Il était tout autant déraisonnable d’abaisser les taux comme la fait M. Greenspan que de les remonter comme il l’a fait et comme à continué son successeur. C’est à cette prise de conscience à laquelle nous assistons lorsque les banques centrales réagissent en se déclarant prête à tout pour empêcher l’aggravation de la crise, ou encore lorsque sa politique est annoncée « accommodante » par M. Trichet.
N’est-il pas trop tard pour agir ?
Non, dans la mesure où l’économie globale reste saine.

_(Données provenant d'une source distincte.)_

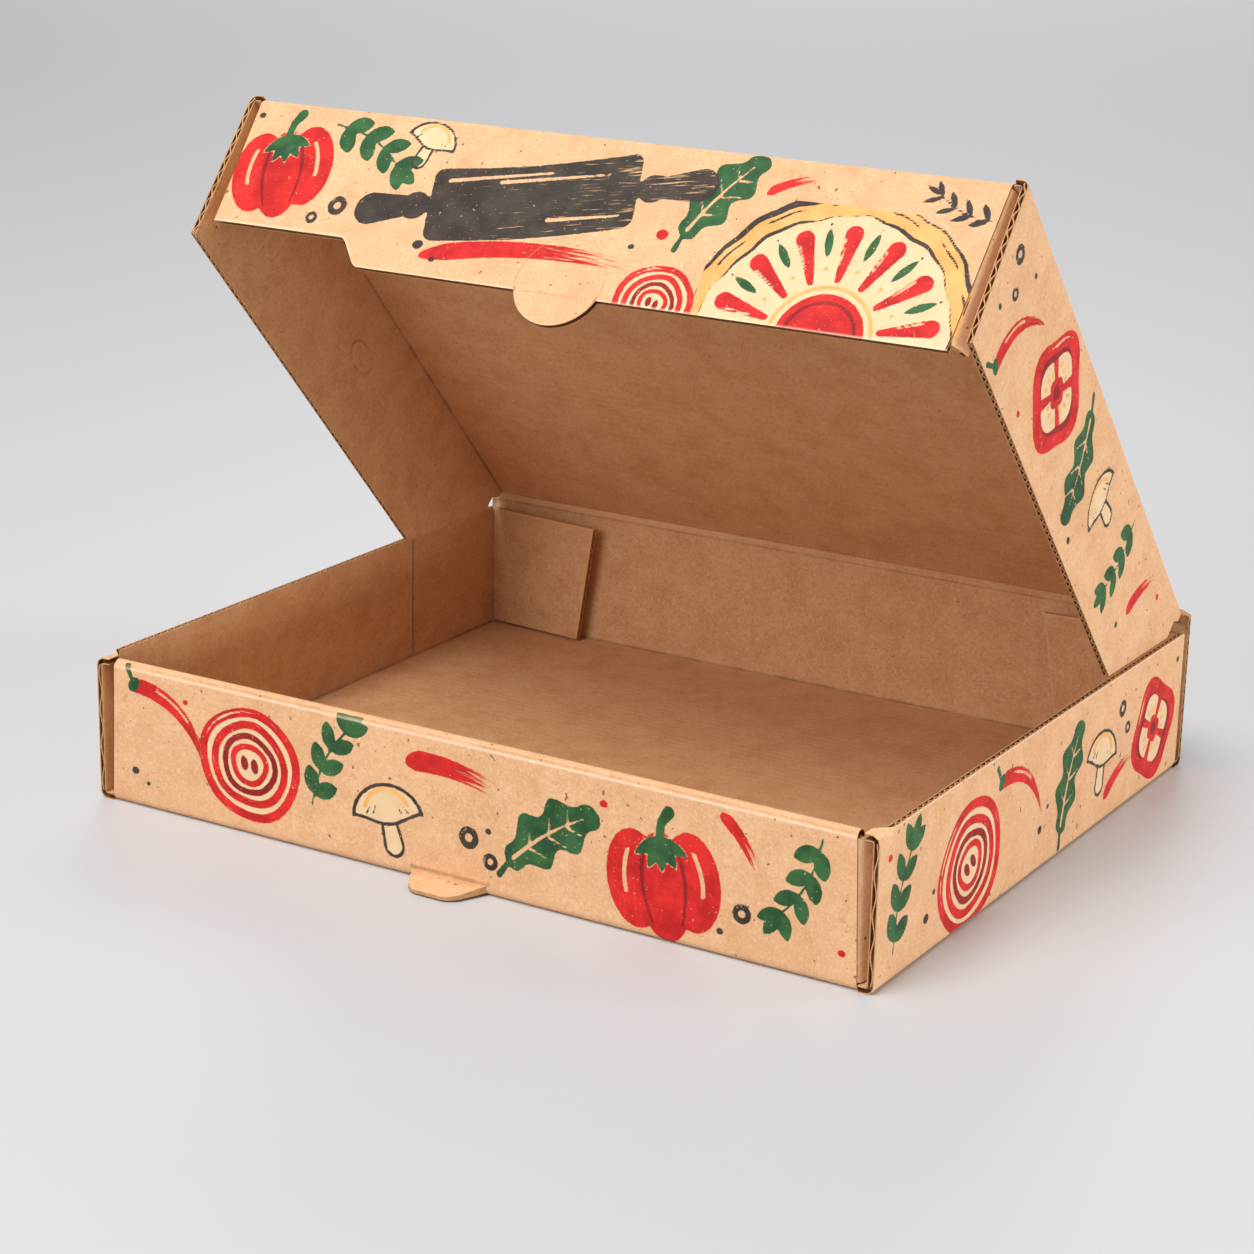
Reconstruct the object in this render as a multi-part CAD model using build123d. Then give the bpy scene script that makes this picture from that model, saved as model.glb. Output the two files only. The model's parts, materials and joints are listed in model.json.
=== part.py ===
from build123d import *
import os
from math import cos, radians, sin

# A take-away box folded from one die-cut sheet of kraft corrugated board.
# The tray and the lid are two ends of that sheet. They are two solids here
# because the lid turns on the fold along the top of the back wall.
# Frame: origin on the table under the middle of the tray, +Z up, the front
# wall towards -Y, the hinge fold along X. Millimetres and degrees.

# Board
board = 2.4
fold_inside = 0.6            # inner radius of an ordinary fold
layer_gap = 0.6              # air between the two layers of the front wall
loose_fit = 0.5              # air between panels that only lie against each other

# Flutes, which run across the box and up its sides, open at the raw edges
flute_pitch = 4.0
liner = 0.4
medium = 0.4
flute_show = 2.0             # depth of the open flutes at a raw edge
cut_past = 1.0               # how far a cutting shape runs past the board

# Tray
tray_width = 322.0           # over the side walls
tray_depth = 264.0           # front face to back face
wall_height = 55.0           # front and side walls, above the table
hinge_rise = 6.0             # hinge fold above the side walls' raw edges

# Front corners of the tray and of the lid
face_inset = 6.5             # printed face ends this far inside the side's outer face
corner_gap = 1.2             # dark slot between a side's board and the ear
ear_reach = 8.0              # ear's end behind the front face

# Rear corner flaps, the folded-in ends of the side walls
flap_top_length = 56.0
flap_bottom_length = 47.0
flap_lean = 5.0              # degrees off the back wall
flap_drop = 0.8              # flap's top edge below the side wall's

# Lock tongue that comes out under the front wall
tongue_width = 31.0
tongue_tip_width = 18.0
tongue_reach = 13.0
tongue_height = 4.2          # top of its slot above the table
tongue_x = -4.0
tongue_slope = 5.0           # degrees down from its slot
tongue_tip_radius = 4.0

# Scored line across each side wall's inner face
score_from_back = 62.0
score_width = 0.9
score_depth = 0.7

# Lid
open_angle = 48.0            # lid panel above level as it stands
hinge_clearance = 0.2        # running gap at the fold, and beside the lid's panels
side_clearance = 0.6         # between a lid side panel and the tray's side wall
front_play = 3.4             # closed lid's front fold behind the tray's front wall
front_flap_lean = 9.0        # degrees that the front flap is folded past square
flap_extra = 9.0             # front flap deeper than the tray's walls are high
side_extra = 5.0             # the same for a side panel, at its front
side_extra_rear = 2.0        # and where its slanted rear edge begins
rear_edge_foot = 44.0        # hinge line to that point, along the lid
rear_play = 1.7              # closed side panel in front of the rear corner flap
rear_notch_depth = 14.8      # depth at which the rear edge's steep part ends
step_width = 58.0            # shallow left end of the front flap
step_slant = 9.0
step_depth = 11.0
thumb_width = 33.0
thumb_drop = 12.0
edge_corner_radius = 2.0     # rounded corners of the step
thumb_x = 2.0
vent_length = 17.0           # scored oval in each lid side panel
vent_width = 10.5
vent_from_hinge = 128.0
vent_depth_place = 25.0
vent_score = 0.5

# Sizes that follow
half_width = tray_width / 2
y_front = -tray_depth / 2
y_back = tray_depth / 2
fold_outside = fold_inside + board
fold_middle = fold_inside + board / 2
hinge_y = y_back - board / 2
hinge_z = wall_height + hinge_rise
face_half = half_width - face_inset
front_thickness = 2 * board + layer_gap
ear_outer = half_width - board - corner_gap
lid_length = tray_depth - board / 2 - front_thickness - front_play
front_flap_depth = wall_height + flap_extra
lid_side_depth = wall_height + side_extra
lid_side_depth_rear = wall_height + side_extra_rear
rear_notch = board / 2 + loose_fit + board + rear_play
lid_inset = board + side_clearance
lid_half = half_width - lid_inset
lid_face_half = lid_half - face_inset
lid_ear_outer = lid_half - board - corner_gap


def strip(start, corner, end, radius):
    """Cross-section of board from start to end round one fold of this centre-line radius."""
    first = (Vector(*corner) - Vector(*start)).normalized()
    second = (Vector(*end) - Vector(*corner)).normalized()
    left_1 = Vector(-first.Y, first.X)
    left_2 = Vector(-second.Y, second.X)
    off_1 = left_1 * (board / 2)
    off_2 = left_2 * (board / 2)
    mitre = (off_1 + off_2) * (1 / (1 + left_1.dot(left_2)))
    a, b, c = Vector(*start), Vector(*corner), Vector(*end)
    face = make_face(Polyline(a + off_1, b + mitre, c + off_2, c - off_2, b - mitre, a - off_1, close=True))
    inside = mitre if first.cross(second).Z > 0 else -mitre
    face = fillet(face.vertices().sort_by_distance(b + inside)[0], radius - board / 2)
    return fillet(face.vertices().sort_by_distance(b - inside)[0], radius + board / 2)


def flutes(length, count):
    """Pockets beside the zigzag medium, as seen on an edge cut across the flutes (along x)."""
    pitch = length / count
    band = board / 2 - liner
    pockets = []
    for i in range(count):
        left = -length / 2 + i * pitch
        low = [(left + medium, -band), (left + pitch - medium, -band), (left + pitch / 2, band - medium)]
        pockets.append(make_face(Polyline(*low, close=True)))
        if i < count - 1:
            middle = left + pitch
            high = [(middle - pitch / 2 + medium, band), (middle + pitch / 2 - medium, band),
                    (middle, medium - band)]
            pockets.append(make_face(Polyline(*high, close=True)))
    return Sketch() + pockets


def along_x(face, start, end):
    """Extrude a section drawn as (y, z) from x = start to x = end."""
    return extrude(Plane.YZ.offset(start) * face, amount=end - start)


def along_y(face, start, end):
    """Extrude a section drawn as (x, z) from y = start to y = end."""
    plane = Plane(origin=(0, start, 0), x_dir=(1, 0, 0), z_dir=(0, -1, 0))
    return extrude(plane * face, amount=-(end - start))


def along_z(face, start, end):
    """Extrude a section drawn as (x, y) from z = start to z = end."""
    return extrude(Plane.XY.offset(start) * face, amount=end - start)


def both_sides(solid):
    """The solid and its mirror image on the other side of the box."""
    return solid + mirror(solid, about=Plane.YZ)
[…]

Et bien entendu, si on agit comme il convient de le faire.
Ce serait mieux si cette prise de conscience s’accompagnait à l’avenir d’une réaction à des chiffres d’inflation réels, plutôt que d’obéir à des anticipations douteuses par nature. Car de fait, lorsque les banques centrales tentent d’anticiper, elles ne font rien d’autre que « spéculer ». Selon leur propre crédo et sans se soucier à priori des conséquences.
Ce n’est pas le crédo monétaire qui est en cause, mais sa déviance qui en fait une doctrine de la spéculation, et non une politique d’ajustement.
Voilà où nous attendons la mutation des gardiens de l’orthodoxie, pas dans un renoncement qui serait une perte de contrôle des grands équilibres, mais dans l’application du principe de prudence qui veut que la banque centrale accompagne la prospérité économique sans chercher à l’entraver tant que la croissance ne déraille, ni ne dérape en stagflation. Et tel n’est pas le cas. Tout au contraire, en s’obstinant dans cette voie des anticipations, et de son corolaire de hausse des taux réels, ces institutions pourraient sévèrement endommager la croissance, et l’emploi.
C’est ce qui nous amène à conclure qu’un cycle de baisse des taux va s’amorcer.
S’il est délicat de prendre pari sur l’ampleur de ce cycle. On doit admettre qu’outre-atlantique, une baisse de 100 points de base laisserait les taux réels positifs.
Et de poser cette question aux grands argentiers, « de combien de points réels faut-il s’assurer pour garantir l’orthodoxie monétaire ? ». On serait tenté de répondre, « le moins possible ». Mais eux seuls ont le pouvoir de fixer la règle.